Dataset –
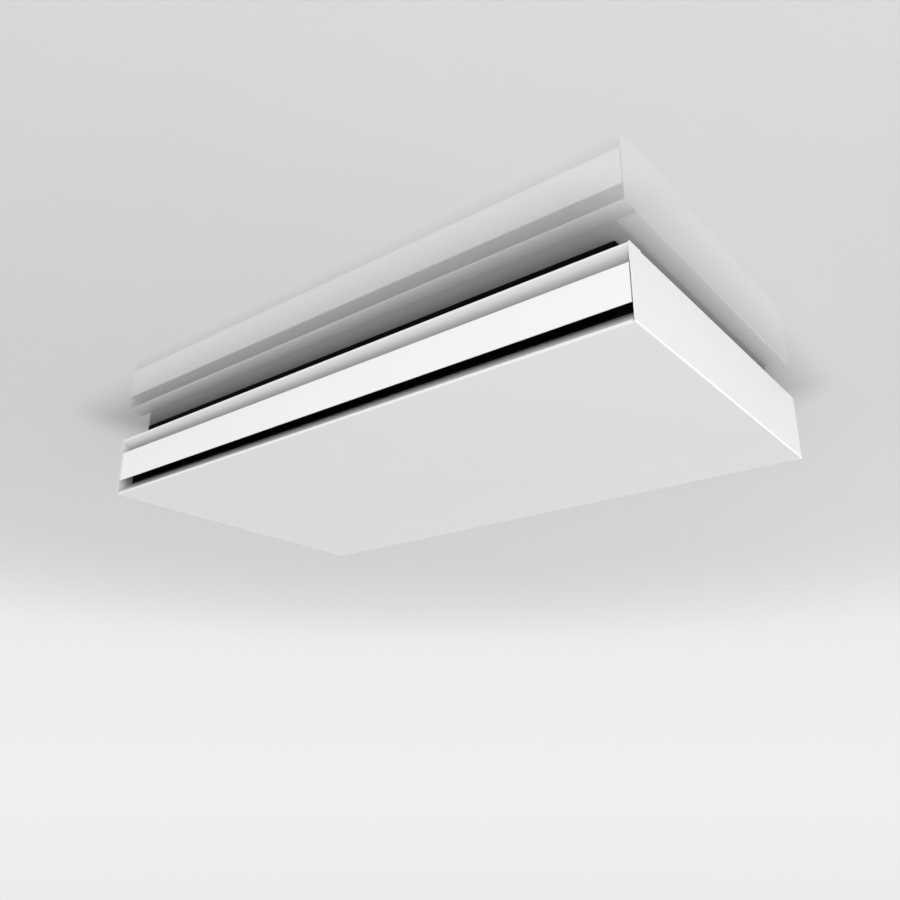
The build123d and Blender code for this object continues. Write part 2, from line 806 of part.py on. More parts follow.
with BuildPart() as damper_axle_clips:
    for y in (-clip_y - clip_thick, clip_y):
        with BuildSketch(Plane.XZ.offset(-y - close_fit)):
            with Locations((0, axle_z)):
                Circle(clip_radius)
                Circle(clip_groove + close_fit, mode=Mode.SUBTRACT)
                Rectangle(clip_mouth, 2 * axle_radius, align=(Align.CENTER, Align.MIN), mode=Mode.SUBTRACT)
        extrude(amount=-(clip_thick - 2 * close_fit))

quadrant_y = -69.25  # middle of the quadrant's sheet
quadrant_foot = 15.0
quadrant_left = -48.0
quadrant_right = 14.0
quadrant_corner = 8.0
quadrant_margin = 10.0  # below the slot's arc
slot_arc_radius = 36.0
slot_play = 1.2  # by which the slot is wider than the bolt
lock_bolt_radius = 2.0
lever_sheet = 2.0
lever_y = -72.5  # middle of the lever's sheet
lever_width = 12.0
lever_reach = 58.0
lever_grip = 12.0

with BuildPart() as damper_quadrant:
    with BuildSketch(Plane.YZ.offset(quadrant_left)):
        folded_sheet(
            [
                (quadrant_y - quadrant_foot, -sheet - half_sheet),
                (quadrant_y, -sheet - half_sheet),
                (quadrant_y, axle_z - slot_arc_radius - quadrant_margin),
            ]
        )
    extrude(amount=quadrant_right - quadrant_left)
    fillet(damper_quadrant.edges().filter_by(Axis.Y).group_by(Axis.Z)[0], radius=quadrant_corner)
    with BuildSketch(Plane.XZ.offset(-quadrant_y + sheet)):
        with Locations((0, axle_z)):
            Circle(axle_radius + fit_gap + loose_fit)
        with BuildLine(mode=Mode.PRIVATE) as slot_arc:
            CenterArc((0, axle_z), slot_arc_radius, 180, 90)
        SlotArc(slot_arc.wires()[0], 2 * lock_bolt_radius + slot_play)
    extrude(amount=-2 * sheet, mode=Mode.SUBTRACT)

with BuildPart() as damper_lever:
    with BuildSketch(Plane.YZ.offset(-lever_width / 2)):
        folded_sheet(
            [
                (lever_y, axle_z + lever_width / 2),
                (lever_y, axle_z - lever_reach),
                (lever_y - lever_grip, axle_z - lever_reach),
            ],
            thickness=lever_sheet,
            radius=lever_sheet,
        )
    extrude(amount=lever_width)
    lever_end = damper_lever.edges().filter_by(Axis.Y).group_by(Axis.Z)[-1]
    fillet(lever_end, radius=lever_width / 2 - loose_fit)
    with BuildSketch(Plane.XZ.offset(-lever_y + lever_sheet)):
        with Locations((0, axle_z)):
            Circle(axle_radius + snug_fit)
        with Locations((0, axle_z - slot_arc_radius)):
            Circle(lock_bolt_radius + loose_fit)
    extrude(amount=-2 * lever_sheet, mode=Mode.SUBTRACT)

lock_z = axle_z - slot_arc_radius
lever_face = lever_y - lever_sheet / 2
quadrant_rear = quadrant_y + half_sheet
bolt_head_radius = 4.5
bolt_head_height = 2.0
bolt_tail = 8.0  # how far the bolt stands out of the lever

with BuildPart() as damper_lock_bolt:
    with BuildSketch(Plane.XZ.offset(-quadrant_rear - bolt_head_height - loose_fit)):
        with Locations((0, lock_z)):
            Circle(bolt_head_radius)
    extrude(amount=bolt_head_height)
    with BuildSketch(Plane.XZ.offset(-quadrant_rear - bolt_head_height / 2)):
        with Locations((0, lock_z)):
            Circle(lock_bolt_radius)
    extrude(amount=quadrant_rear + bolt_head_height / 2 - lever_face + bolt_tail)

barrel_radius = 4.2
barrel_length = 5.0
wing_x = 6.5
wing_length = 9.0
wing_thick = 2.2
wing_rise = 7.0
wing_start = 0.6  # from the barrel's foot to the wings

with BuildPart() as damper_wing_nut:
    with BuildSketch(Plane.XZ.offset(-lever_face + fit_gap)):
        with Locations((0, lock_z)):
            Circle(barrel_radius)
    extrude(amount=barrel_length)
    # two wings, rising away from the lever
    with BuildSketch(Plane.XZ.offset(-lever_face + fit_gap + wing_start)):
        with Locations((-wing_x, lock_z), (wing_x, lock_z)):
            SlotOverall(wing_length, wing_thick)
    extrude(amount=wing_rise, taper=-2)
    with BuildSketch(Plane.XZ.offset(-lever_face)):
        with Locations((0, lock_z)):
            Circle(lock_bolt_radius + close_fit)
    extrude(amount=barrel_length + wing_rise, mode=Mode.SUBTRACT)

# ================================================================ what holds the casing up
clip_sheet = 0.8
clip_fold = 1.0
clip_width = 20.0
clip_station = 165.0
clip_shelf = 13.0
clip_leg_foot = 4.5
clip_leg_drop = 16.0
flange_edge_gap = 1.0  # from the ceiling plate's lower edge up to the welded legs
shelf_z = top - sheet - clip_sheet / 2

snap_clips = {}
for row, y in (("front", -clip_station), ("rear", clip_station)):
    for end, x in (("left", -1), ("right", 1)):
        with BuildPart() as snap_clip:
            # welded leg, shelf under the rim, and the sprung leg that snaps past it
            with BuildSketch(Plane.XZ.offset(-y + clip_width / 2)):
                folded_sheet(
                    [
                        (x * (plate_side + clip_sheet / 2), -plate_flange + flange_edge_gap),
                        (x * (plate_side + clip_sheet / 2), shelf_z),
                        (x * (plate_side + clip_shelf), shelf_z),
                        (x * (plate_side + clip_leg_foot), shelf_z - clip_leg_drop),
                    ],
                    thickness=clip_sheet,
                    radius=clip_fold,
                )
            extrude(amount=-clip_width)
        snap_clips[f"snap_clip_{row}_{end}"] = snap_clip

bracket_width = 30.0
bracket_margin = 6.0  # behind the lock screw

rear_brackets = {}
for end, x in (("left", -1), ("right", 1)):
    with BuildPart() as rear_bracket:
        with BuildSketch(Plane.YZ.offset(x * lock_x - bracket_width / 2)):
            folded_sheet(
                [
                    (plate_back + half_sheet, -plate_flange + flange_edge_gap),
                    (plate_back + half_sheet, top - sheet - half_sheet),
                    (lock_y + bracket_margin, top - sheet - half_sheet),
                ]
            )
        extrude(amount=bracket_width)
        with BuildSketch(Plane.XY.offset(top)):
            with Locations((x * lock_x, lock_y)):
                Circle(lock_radius + close_fit)
        extrude(amount=-3 * sheet, mode=Mode.SUBTRACT)
    rear_brackets[f"rear_bracket_{end}"] = rear_bracket

lock_head_radius = 3.8
lock_head_height = 2.4
lock_screw_length = 8.0

with BuildPart() as rear_lock_screws:
    pan_head_screws(
        Plane((0, lock_y, top)),
        [-lock_x, lock_x],
        lock_head_radius,
        lock_head_height,
        lock_radius,
        lock_screw_length,
    )

pad_side = 40.0
pad_corner = 4.0
pad_pitch_x = 500.0
pad_pitch_y = 240.0

with BuildPart() as anti_drum_pads:
    with BuildSketch(Plane.XY.offset(inner_bottom)):
        with GridLocations(pad_pitch_x, pad_pitch_y, 2, 2):
            RectangleRounded(pad_side, pad_side, pad_corner)
    extrude(amount=pad_height)

# ================================================================ files
pieces = {
    "casing_shell": casing_shell,
    "upper_lip_rail": upper_lip_rail,
    "back_panel": back_panel,
    "back_rivets": back_rivets,
    "front_vane": front_vane,
    "vane_pivot_pins": vane_pivot_pins,
    "vane_friction_washers": vane_friction_washers,
    **vane_bearings,
    "bearing_studs": bearing_studs,
    "bearing_nuts": bearing_nuts,
    "ceiling_plate": ceiling_plate,
    "plenum_box": plenum_box,
    "plenum_screws": plenum_screws,
    "mouth_frame": mouth_frame,
    "mouth_screws": mouth_screws,
    **mouth_seals,
    "equalising_plate": equalising_plate,
    "equaliser_screws": equaliser_screws,
    "lining_floor": lining_floor,
    "lining_back": lining_back,
    **side_linings,
    "duct_spigot": duct_spigot,
    "spigot_lip_seal": spigot_lip_seal,
    "damper_blade": damper_blade,
    "damper_axle": damper_axle,
    "damper_blade_screws": damper_blade_screws,
    "damper_bushes": damper_bushes,
    "damper_axle_clips": damper_axle_clips,
    "damper_quadrant": damper_quadrant,
    "damper_lever": damper_lever,
    "damper_lock_bolt": damper_lock_bolt,
    "damper_wing_nut": damper_wing_nut,
    **snap_clips,
    **rear_brackets,
    "rear_lock_screws": rear_lock_screws,
    "anti_drum_pads": anti_drum_pads,
}

for name, piece in pieces.items():
    piece.part.label = name
    export_step(piece.part, f"parts/{name}.step")
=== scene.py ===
"""Looks for the ceiling air diffuser: materials, foam pieces, stage, lights and camera round the CAD frame."""

import json
from math import cos, pi

import bmesh
import bpy
from mathutils import Matrix, Vector, noise


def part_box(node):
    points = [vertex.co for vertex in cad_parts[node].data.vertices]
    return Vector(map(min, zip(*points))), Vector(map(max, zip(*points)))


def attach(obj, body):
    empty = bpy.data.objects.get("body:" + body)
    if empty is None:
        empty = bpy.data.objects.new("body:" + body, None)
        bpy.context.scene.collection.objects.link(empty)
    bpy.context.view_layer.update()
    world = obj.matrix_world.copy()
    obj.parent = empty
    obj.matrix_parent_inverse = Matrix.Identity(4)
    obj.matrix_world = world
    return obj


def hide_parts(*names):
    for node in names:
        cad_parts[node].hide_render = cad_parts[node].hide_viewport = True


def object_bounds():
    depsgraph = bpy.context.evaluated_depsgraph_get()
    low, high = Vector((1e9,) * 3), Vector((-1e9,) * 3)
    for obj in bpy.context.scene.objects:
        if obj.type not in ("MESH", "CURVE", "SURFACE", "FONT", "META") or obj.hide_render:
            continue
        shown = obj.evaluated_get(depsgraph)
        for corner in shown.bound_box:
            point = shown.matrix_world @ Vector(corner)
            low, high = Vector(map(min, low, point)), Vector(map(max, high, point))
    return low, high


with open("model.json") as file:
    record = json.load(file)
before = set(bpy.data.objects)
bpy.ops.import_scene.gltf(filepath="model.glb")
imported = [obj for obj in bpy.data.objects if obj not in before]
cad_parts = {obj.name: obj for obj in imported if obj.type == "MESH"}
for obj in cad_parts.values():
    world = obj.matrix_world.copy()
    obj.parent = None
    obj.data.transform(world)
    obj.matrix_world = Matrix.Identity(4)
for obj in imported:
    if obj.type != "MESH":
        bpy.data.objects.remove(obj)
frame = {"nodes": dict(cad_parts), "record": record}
cad_low, cad_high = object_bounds()
scene = bpy.context.scene
scene.view_settings.view_transform = "Standard"


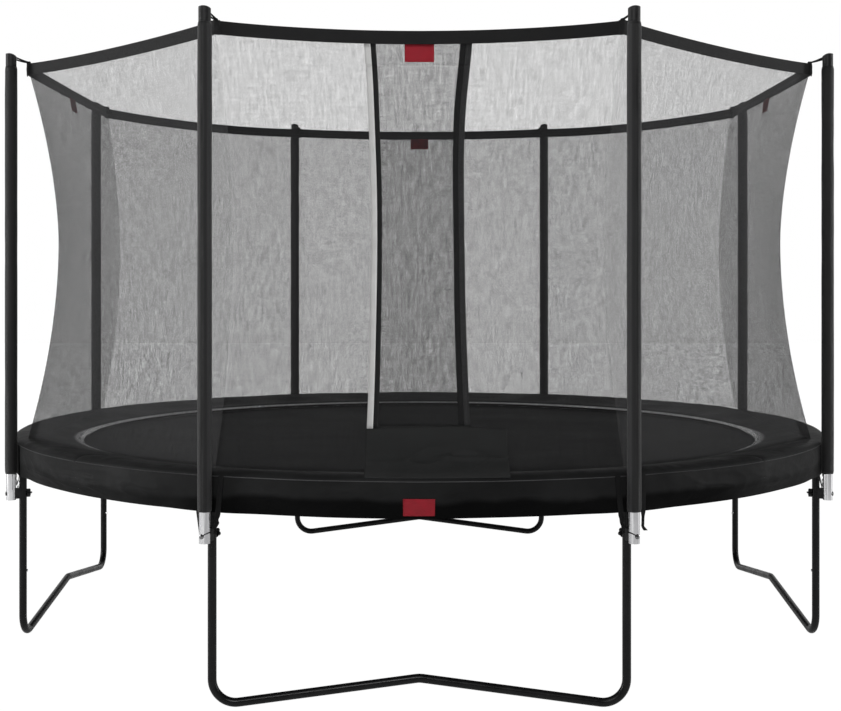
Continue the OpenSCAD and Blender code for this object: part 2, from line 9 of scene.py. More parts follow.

Exercise directions – Please return every line from the first one in the records above down to the line containing "extrude(amount=-(clip_thick - 2", including both, exactly as written and nothing more.

Exercise output –
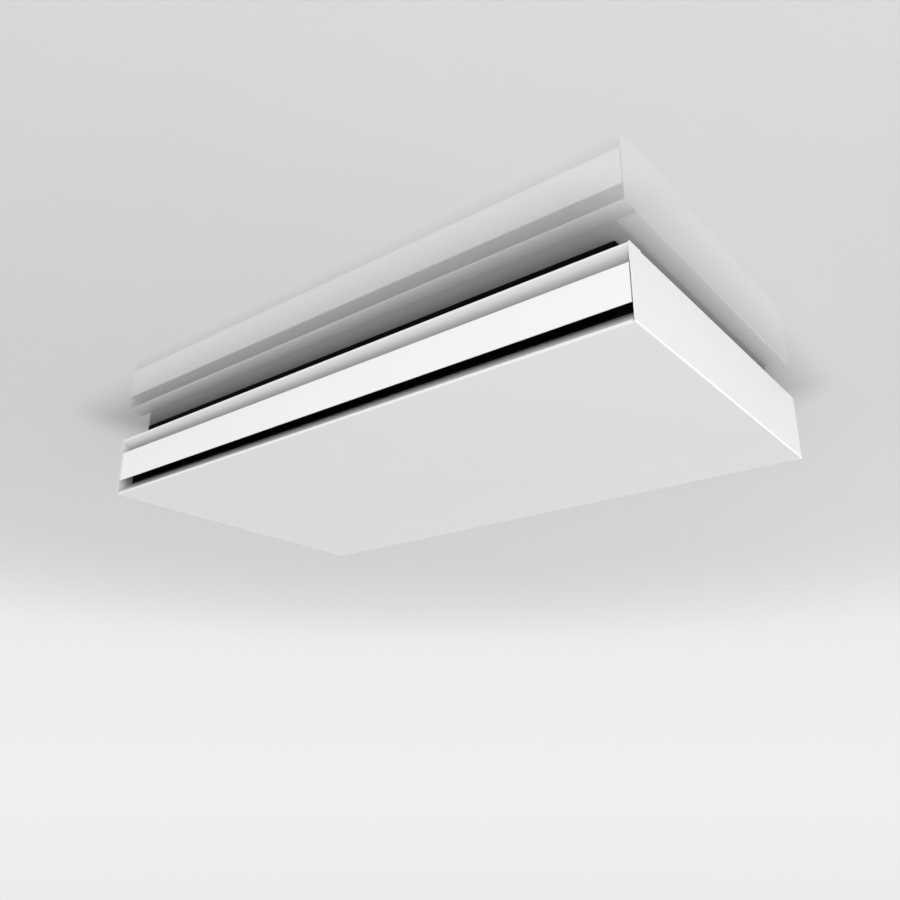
The build123d and Blender code for this object continues. Write part 2, from line 806 of part.py on. More parts follow.
with BuildPart() as damper_axle_clips:
    for y in (-clip_y - clip_thick, clip_y):
        with BuildSketch(Plane.XZ.offset(-y - close_fit)):
            with Locations((0, axle_z)):
                Circle(clip_radius)
                Circle(clip_groove + close_fit, mode=Mode.SUBTRACT)
                Rectangle(clip_mouth, 2 * axle_radius, align=(Align.CENTER, Align.MIN), mode=Mode.SUBTRACT)
        extrude(amount=-(clip_thick - 2 * close_fit))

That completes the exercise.